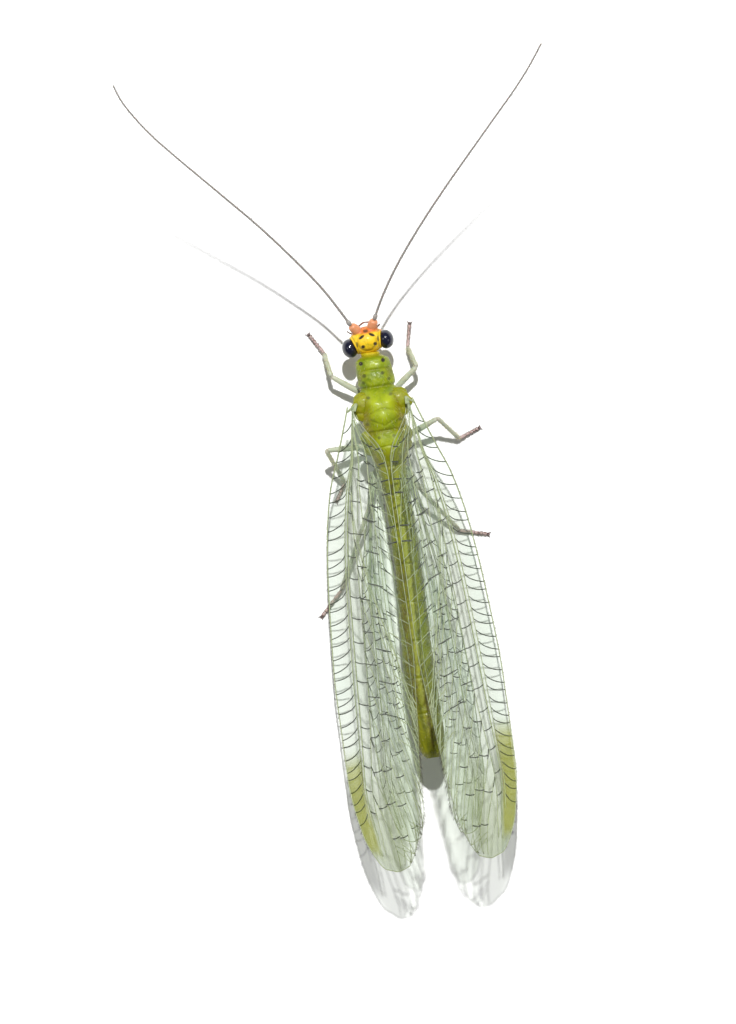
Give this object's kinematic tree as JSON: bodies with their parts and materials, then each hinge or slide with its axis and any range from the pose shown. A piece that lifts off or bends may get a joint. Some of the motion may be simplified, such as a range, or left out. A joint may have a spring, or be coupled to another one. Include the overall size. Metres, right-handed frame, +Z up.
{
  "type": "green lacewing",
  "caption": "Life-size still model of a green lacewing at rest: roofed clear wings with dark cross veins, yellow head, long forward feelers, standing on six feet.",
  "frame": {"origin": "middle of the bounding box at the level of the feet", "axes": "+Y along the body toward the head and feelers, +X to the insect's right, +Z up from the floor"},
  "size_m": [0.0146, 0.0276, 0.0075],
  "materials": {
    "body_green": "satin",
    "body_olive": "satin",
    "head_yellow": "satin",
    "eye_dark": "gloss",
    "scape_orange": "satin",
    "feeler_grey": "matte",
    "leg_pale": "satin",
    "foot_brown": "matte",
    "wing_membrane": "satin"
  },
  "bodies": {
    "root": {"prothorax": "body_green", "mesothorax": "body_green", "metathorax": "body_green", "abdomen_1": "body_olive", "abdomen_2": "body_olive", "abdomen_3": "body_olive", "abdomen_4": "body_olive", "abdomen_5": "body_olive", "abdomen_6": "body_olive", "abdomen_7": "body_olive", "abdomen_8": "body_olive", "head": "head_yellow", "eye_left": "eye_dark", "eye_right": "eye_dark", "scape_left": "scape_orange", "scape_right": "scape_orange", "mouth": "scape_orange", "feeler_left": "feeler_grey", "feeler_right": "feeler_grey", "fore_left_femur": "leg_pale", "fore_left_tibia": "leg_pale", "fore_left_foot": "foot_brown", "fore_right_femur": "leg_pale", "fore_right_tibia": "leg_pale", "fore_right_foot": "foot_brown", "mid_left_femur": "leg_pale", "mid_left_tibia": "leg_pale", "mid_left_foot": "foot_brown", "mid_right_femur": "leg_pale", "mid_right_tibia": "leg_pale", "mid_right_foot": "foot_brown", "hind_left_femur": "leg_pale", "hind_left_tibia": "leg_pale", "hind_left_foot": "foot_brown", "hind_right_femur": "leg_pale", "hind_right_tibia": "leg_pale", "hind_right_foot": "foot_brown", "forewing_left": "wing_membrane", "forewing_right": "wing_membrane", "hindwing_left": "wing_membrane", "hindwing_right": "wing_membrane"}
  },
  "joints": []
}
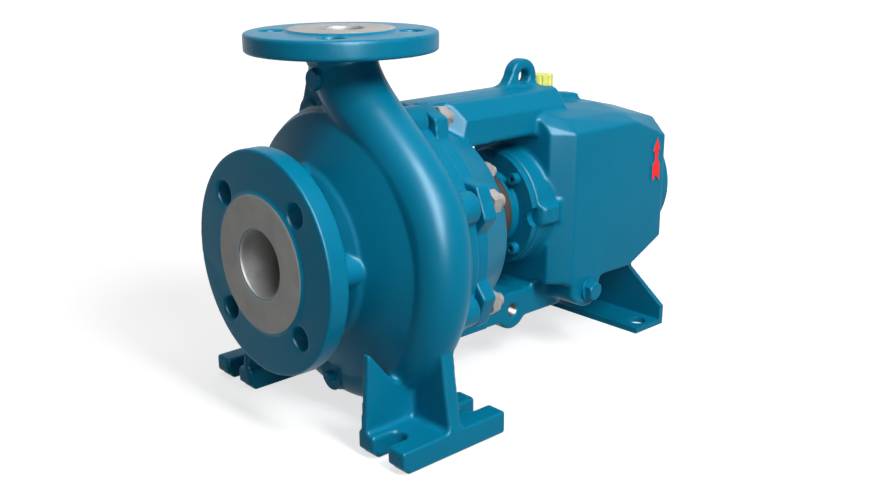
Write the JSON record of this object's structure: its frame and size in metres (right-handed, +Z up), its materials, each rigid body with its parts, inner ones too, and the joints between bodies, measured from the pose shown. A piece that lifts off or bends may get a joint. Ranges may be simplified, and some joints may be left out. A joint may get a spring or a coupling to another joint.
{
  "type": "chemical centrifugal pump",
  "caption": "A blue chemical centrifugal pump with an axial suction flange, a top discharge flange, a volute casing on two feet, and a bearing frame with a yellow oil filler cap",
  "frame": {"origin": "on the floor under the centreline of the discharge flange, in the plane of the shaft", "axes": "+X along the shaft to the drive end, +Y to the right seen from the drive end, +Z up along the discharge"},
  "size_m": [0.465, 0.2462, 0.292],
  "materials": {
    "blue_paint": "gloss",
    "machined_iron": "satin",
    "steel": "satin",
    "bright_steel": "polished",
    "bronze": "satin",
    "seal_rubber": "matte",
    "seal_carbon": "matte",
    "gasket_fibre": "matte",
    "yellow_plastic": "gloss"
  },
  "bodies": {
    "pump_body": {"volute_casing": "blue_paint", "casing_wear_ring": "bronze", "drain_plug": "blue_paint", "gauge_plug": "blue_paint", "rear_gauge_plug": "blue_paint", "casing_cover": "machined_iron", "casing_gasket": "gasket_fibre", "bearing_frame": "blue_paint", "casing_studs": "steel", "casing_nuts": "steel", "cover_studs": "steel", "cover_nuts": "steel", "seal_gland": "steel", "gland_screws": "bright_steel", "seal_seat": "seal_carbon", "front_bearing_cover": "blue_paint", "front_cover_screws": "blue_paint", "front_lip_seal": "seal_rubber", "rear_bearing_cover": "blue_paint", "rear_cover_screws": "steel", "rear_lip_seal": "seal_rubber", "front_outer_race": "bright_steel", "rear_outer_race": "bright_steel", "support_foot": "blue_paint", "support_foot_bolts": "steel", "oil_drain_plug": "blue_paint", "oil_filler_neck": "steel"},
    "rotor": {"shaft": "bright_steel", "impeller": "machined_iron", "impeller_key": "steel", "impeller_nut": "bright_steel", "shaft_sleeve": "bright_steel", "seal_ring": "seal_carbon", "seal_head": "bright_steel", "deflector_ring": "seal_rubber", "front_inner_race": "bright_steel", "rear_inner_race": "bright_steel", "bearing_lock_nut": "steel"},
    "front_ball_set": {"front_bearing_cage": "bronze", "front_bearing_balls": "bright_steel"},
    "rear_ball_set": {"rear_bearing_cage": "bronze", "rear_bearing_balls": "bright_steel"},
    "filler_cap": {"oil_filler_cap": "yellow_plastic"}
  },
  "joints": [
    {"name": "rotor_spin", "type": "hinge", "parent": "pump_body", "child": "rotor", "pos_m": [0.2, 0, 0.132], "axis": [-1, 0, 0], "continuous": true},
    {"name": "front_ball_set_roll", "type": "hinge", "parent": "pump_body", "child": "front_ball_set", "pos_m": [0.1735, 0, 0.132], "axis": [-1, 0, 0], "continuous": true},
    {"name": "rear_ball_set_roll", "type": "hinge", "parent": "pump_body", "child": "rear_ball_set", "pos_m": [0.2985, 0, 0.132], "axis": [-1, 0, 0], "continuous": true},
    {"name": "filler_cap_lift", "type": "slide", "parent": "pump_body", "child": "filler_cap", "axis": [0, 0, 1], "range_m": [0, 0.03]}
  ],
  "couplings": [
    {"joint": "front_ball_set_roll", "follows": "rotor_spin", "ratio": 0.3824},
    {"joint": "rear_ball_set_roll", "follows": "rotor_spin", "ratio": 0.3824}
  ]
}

### [What to do]
Write out every entry again, keeping each line exactly the same.

### [Finished exercise]
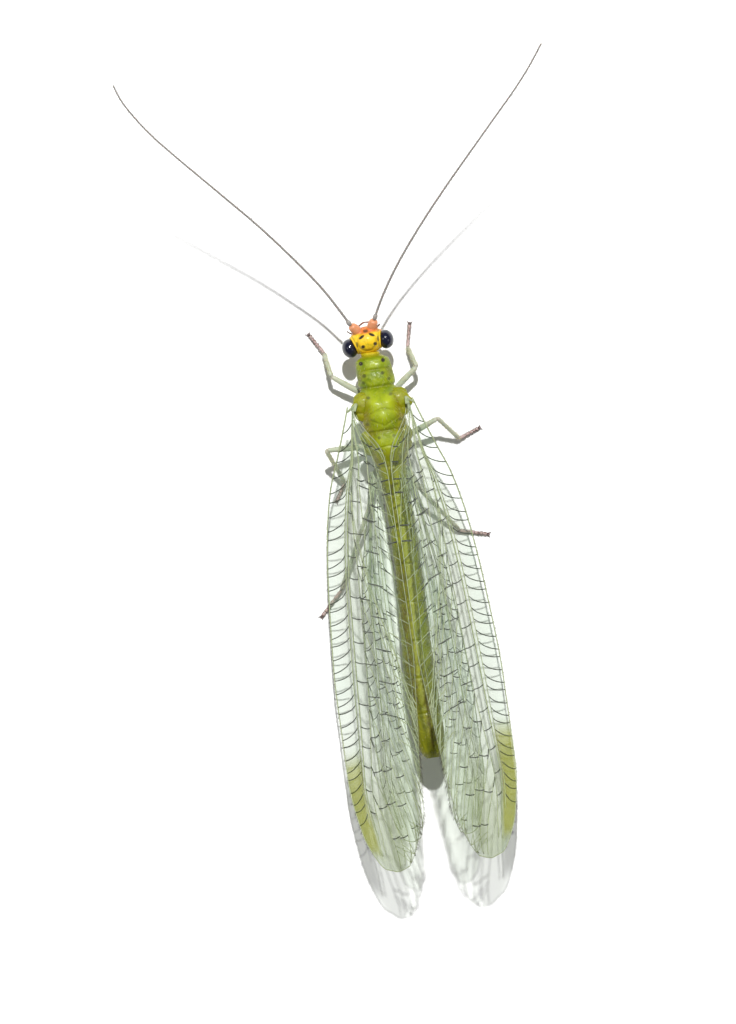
Give this object's kinematic tree as JSON: bodies with their parts and materials, then each hinge or slide with its axis and any range from the pose shown. A piece that lifts off or bends may get a joint. Some of the motion may be simplified, such as a range, or left out. A joint may have a spring, or be coupled to another one. Include the overall size. Metres, right-handed frame, +Z up.
{
  "type": "green lacewing",
  "caption": "Life-size still model of a green lacewing at rest: roofed clear wings with dark cross veins, yellow head, long forward feelers, standing on six feet.",
  "frame": {"origin": "middle of the bounding box at the level of the feet", "axes": "+Y along the body toward the head and feelers, +X to the insect's right, +Z up from the floor"},
  "size_m": [0.0146, 0.0276, 0.0075],
  "materials": {
    "body_green": "satin",
    "body_olive": "satin",
    "head_yellow": "satin",
    "eye_dark": "gloss",
    "scape_orange": "satin",
    "feeler_grey": "matte",
    "leg_pale": "satin",
    "foot_brown": "matte",
    "wing_membrane": "satin"
  },
  "bodies": {
    "root": {"prothorax": "body_green", "mesothorax": "body_green", "metathorax": "body_green", "abdomen_1": "body_olive", "abdomen_2": "body_olive", "abdomen_3": "body_olive", "abdomen_4": "body_olive", "abdomen_5": "body_olive", "abdomen_6": "body_olive", "abdomen_7": "body_olive", "abdomen_8": "body_olive", "head": "head_yellow", "eye_left": "eye_dark", "eye_right": "eye_dark", "scape_left": "scape_orange", "scape_right": "scape_orange", "mouth": "scape_orange", "feeler_left": "feeler_grey", "feeler_right": "feeler_grey", "fore_left_femur": "leg_pale", "fore_left_tibia": "leg_pale", "fore_left_foot": "foot_brown", "fore_right_femur": "leg_pale", "fore_right_tibia": "leg_pale", "fore_right_foot": "foot_brown", "mid_left_femur": "leg_pale", "mid_left_tibia": "leg_pale", "mid_left_foot": "foot_brown", "mid_right_femur": "leg_pale", "mid_right_tibia": "leg_pale", "mid_right_foot": "foot_brown", "hind_left_femur": "leg_pale", "hind_left_tibia": "leg_pale", "hind_left_foot": "foot_brown", "hind_right_femur": "leg_pale", "hind_right_tibia": "leg_pale", "hind_right_foot": "foot_brown", "forewing_left": "wing_membrane", "forewing_right": "wing_membrane", "hindwing_left": "wing_membrane", "hindwing_right": "wing_membrane"}
  },
  "joints": []
}
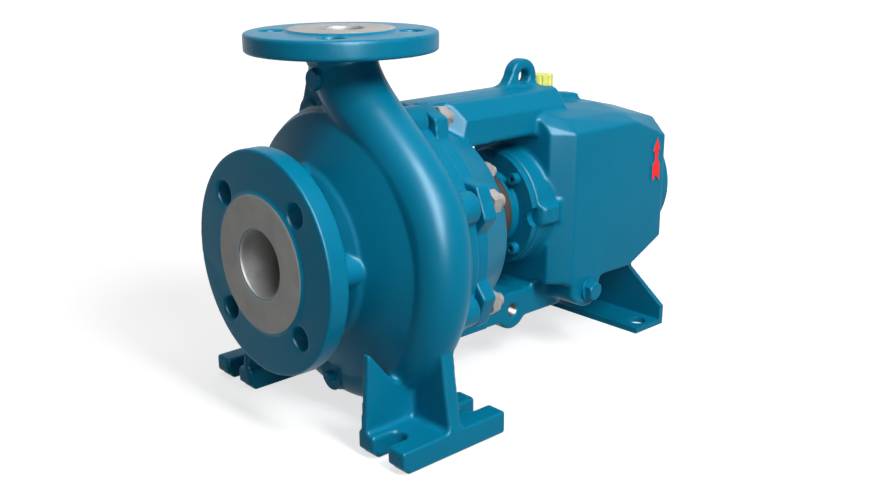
Write the JSON record of this object's structure: its frame and size in metres (right-handed, +Z up), its materials, each rigid body with its parts, inner ones too, and the joints between bodies, measured from the pose shown. A piece that lifts off or bends may get a joint. Ranges may be simplified, and some joints may be left out. A joint may get a spring or a coupling to another joint.
{
  "type": "chemical centrifugal pump",
  "caption": "A blue chemical centrifugal pump with an axial suction flange, a top discharge flange, a volute casing on two feet, and a bearing frame with a yellow oil filler cap",
  "frame": {"origin": "on the floor under the centreline of the discharge flange, in the plane of the shaft", "axes": "+X along the shaft to the drive end, +Y to the right seen from the drive end, +Z up along the discharge"},
  "size_m": [0.465, 0.2462, 0.292],
  "materials": {
    "blue_paint": "gloss",
    "machined_iron": "satin",
    "steel": "satin",
    "bright_steel": "polished",
    "bronze": "satin",
    "seal_rubber": "matte",
    "seal_carbon": "matte",
    "gasket_fibre": "matte",
    "yellow_plastic": "gloss"
  },
  "bodies": {
    "pump_body": {"volute_casing": "blue_paint", "casing_wear_ring": "bronze", "drain_plug": "blue_paint", "gauge_plug": "blue_paint", "rear_gauge_plug": "blue_paint", "casing_cover": "machined_iron", "casing_gasket": "gasket_fibre", "bearing_frame": "blue_paint", "casing_studs": "steel", "casing_nuts": "steel", "cover_studs": "steel", "cover_nuts": "steel", "seal_gland": "steel", "gland_screws": "bright_steel", "seal_seat": "seal_carbon", "front_bearing_cover": "blue_paint", "front_cover_screws": "blue_paint", "front_lip_seal": "seal_rubber", "rear_bearing_cover": "blue_paint", "rear_cover_screws": "steel", "rear_lip_seal": "seal_rubber", "front_outer_race": "bright_steel", "rear_outer_race": "bright_steel", "support_foot": "blue_paint", "support_foot_bolts": "steel", "oil_drain_plug": "blue_paint", "oil_filler_neck": "steel"},
    "rotor": {"shaft": "bright_steel", "impeller": "machined_iron", "impeller_key": "steel", "impeller_nut": "bright_steel", "shaft_sleeve": "bright_steel", "seal_ring": "seal_carbon", "seal_head": "bright_steel", "deflector_ring": "seal_rubber", "front_inner_race": "bright_steel", "rear_inner_race": "bright_steel", "bearing_lock_nut": "steel"},
    "front_ball_set": {"front_bearing_cage": "bronze", "front_bearing_balls": "bright_steel"},
    "rear_ball_set": {"rear_bearing_cage": "bronze", "rear_bearing_balls": "bright_steel"},
    "filler_cap": {"oil_filler_cap": "yellow_plastic"}
  },
  "joints": [
    {"name": "rotor_spin", "type": "hinge", "parent": "pump_body", "child": "rotor", "pos_m": [0.2, 0, 0.132], "axis": [-1, 0, 0], "continuous": true},
    {"name": "front_ball_set_roll", "type": "hinge", "parent": "pump_body", "child": "front_ball_set", "pos_m": [0.1735, 0, 0.132], "axis": [-1, 0, 0], "continuous": true},
    {"name": "rear_ball_set_roll", "type": "hinge", "parent": "pump_body", "child": "rear_ball_set", "pos_m": [0.2985, 0, 0.132], "axis": [-1, 0, 0], "continuous": true},
    {"name": "filler_cap_lift", "type": "slide", "parent": "pump_body", "child": "filler_cap", "axis": [0, 0, 1], "range_m": [0, 0.03]}
  ],
  "couplings": [
    {"joint": "front_ball_set_roll", "follows": "rotor_spin", "ratio": 0.3824},
    {"joint": "rear_ball_set_roll", "follows": "rotor_spin", "ratio": 0.3824}
  ]
}